▸ Material provided
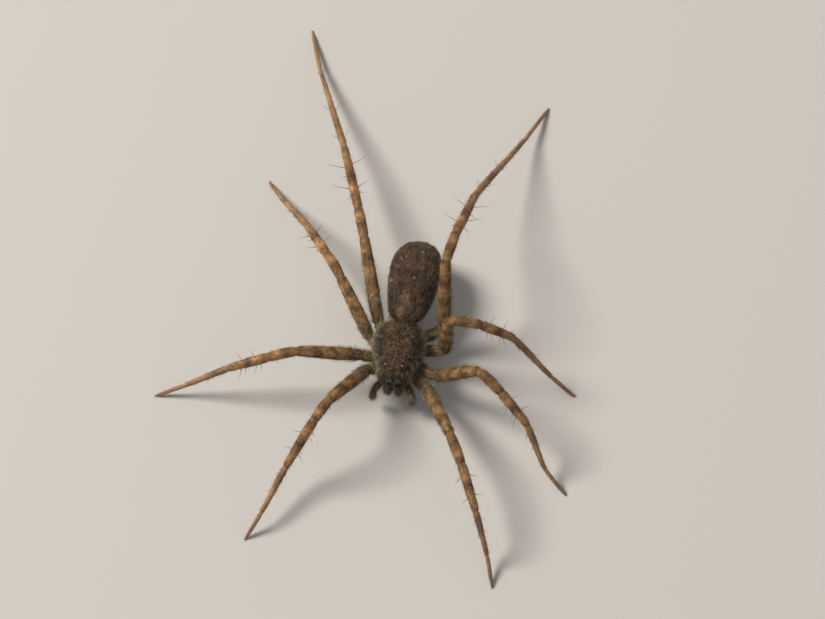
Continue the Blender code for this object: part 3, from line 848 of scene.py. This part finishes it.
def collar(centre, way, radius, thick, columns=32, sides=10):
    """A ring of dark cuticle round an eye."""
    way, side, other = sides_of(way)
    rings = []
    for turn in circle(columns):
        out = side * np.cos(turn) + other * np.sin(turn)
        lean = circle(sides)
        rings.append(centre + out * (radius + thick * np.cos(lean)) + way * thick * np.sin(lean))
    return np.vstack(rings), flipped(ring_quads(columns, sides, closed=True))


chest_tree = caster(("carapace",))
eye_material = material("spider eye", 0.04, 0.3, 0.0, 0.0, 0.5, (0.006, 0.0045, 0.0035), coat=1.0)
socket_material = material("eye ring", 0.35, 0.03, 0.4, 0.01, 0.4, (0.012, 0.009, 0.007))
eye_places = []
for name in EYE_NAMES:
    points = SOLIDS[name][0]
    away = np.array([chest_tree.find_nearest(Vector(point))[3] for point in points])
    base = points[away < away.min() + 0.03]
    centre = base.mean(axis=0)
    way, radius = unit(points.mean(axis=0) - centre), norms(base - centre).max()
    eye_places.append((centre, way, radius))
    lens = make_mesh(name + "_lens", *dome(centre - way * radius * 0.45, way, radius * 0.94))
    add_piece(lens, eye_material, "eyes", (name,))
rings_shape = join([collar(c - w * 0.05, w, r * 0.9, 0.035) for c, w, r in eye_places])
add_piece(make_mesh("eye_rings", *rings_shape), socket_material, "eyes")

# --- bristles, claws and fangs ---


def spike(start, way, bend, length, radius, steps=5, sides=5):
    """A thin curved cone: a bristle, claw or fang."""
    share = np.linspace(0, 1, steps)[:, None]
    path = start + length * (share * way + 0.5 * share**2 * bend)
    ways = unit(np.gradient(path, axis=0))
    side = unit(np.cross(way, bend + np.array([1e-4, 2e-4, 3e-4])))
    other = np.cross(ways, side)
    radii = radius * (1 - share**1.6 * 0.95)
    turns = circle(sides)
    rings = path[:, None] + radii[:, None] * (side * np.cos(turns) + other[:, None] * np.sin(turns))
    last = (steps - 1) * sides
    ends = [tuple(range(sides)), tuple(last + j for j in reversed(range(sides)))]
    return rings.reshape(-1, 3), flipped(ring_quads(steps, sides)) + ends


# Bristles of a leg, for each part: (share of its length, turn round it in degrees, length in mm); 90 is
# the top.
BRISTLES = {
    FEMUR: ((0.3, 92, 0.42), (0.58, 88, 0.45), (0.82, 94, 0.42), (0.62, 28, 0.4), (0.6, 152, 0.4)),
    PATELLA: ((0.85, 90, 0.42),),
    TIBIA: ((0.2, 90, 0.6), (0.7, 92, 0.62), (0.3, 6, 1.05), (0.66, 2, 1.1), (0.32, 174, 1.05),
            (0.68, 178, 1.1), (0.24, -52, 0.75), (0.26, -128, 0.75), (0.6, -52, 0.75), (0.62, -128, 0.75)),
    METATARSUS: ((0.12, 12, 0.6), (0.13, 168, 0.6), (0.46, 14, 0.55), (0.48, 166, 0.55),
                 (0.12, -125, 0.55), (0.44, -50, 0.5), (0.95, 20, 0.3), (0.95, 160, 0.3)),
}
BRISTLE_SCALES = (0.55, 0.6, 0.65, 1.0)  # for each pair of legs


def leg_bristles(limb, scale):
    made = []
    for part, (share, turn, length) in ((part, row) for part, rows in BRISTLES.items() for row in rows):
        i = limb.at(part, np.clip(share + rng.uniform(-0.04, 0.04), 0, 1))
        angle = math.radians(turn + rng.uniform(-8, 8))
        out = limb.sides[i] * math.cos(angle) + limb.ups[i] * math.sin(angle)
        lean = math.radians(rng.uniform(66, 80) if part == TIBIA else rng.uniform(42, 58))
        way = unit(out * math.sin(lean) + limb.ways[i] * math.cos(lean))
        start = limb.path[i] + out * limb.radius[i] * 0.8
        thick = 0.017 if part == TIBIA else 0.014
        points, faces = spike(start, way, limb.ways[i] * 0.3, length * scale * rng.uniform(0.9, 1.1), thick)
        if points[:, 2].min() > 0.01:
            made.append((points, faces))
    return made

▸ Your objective
Copy each line holding the word "part" from the listing above.

▸ Final answer
Continue the Blender code for this object: part 3, from line 848 of scene.py. This part finishes it.
# Bristles of a leg, for each part: (share of its length, turn round it in degrees, length in mm); 90 is
    for part, (share, turn, length) in ((part, row) for part, rows in BRISTLES.items() for row in rows):
        i = limb.at(part, np.clip(share + rng.uniform(-0.04, 0.04), 0, 1))
        lean = math.radians(rng.uniform(66, 80) if part == TIBIA else rng.uniform(42, 58))
        thick = 0.017 if part == TIBIA else 0.014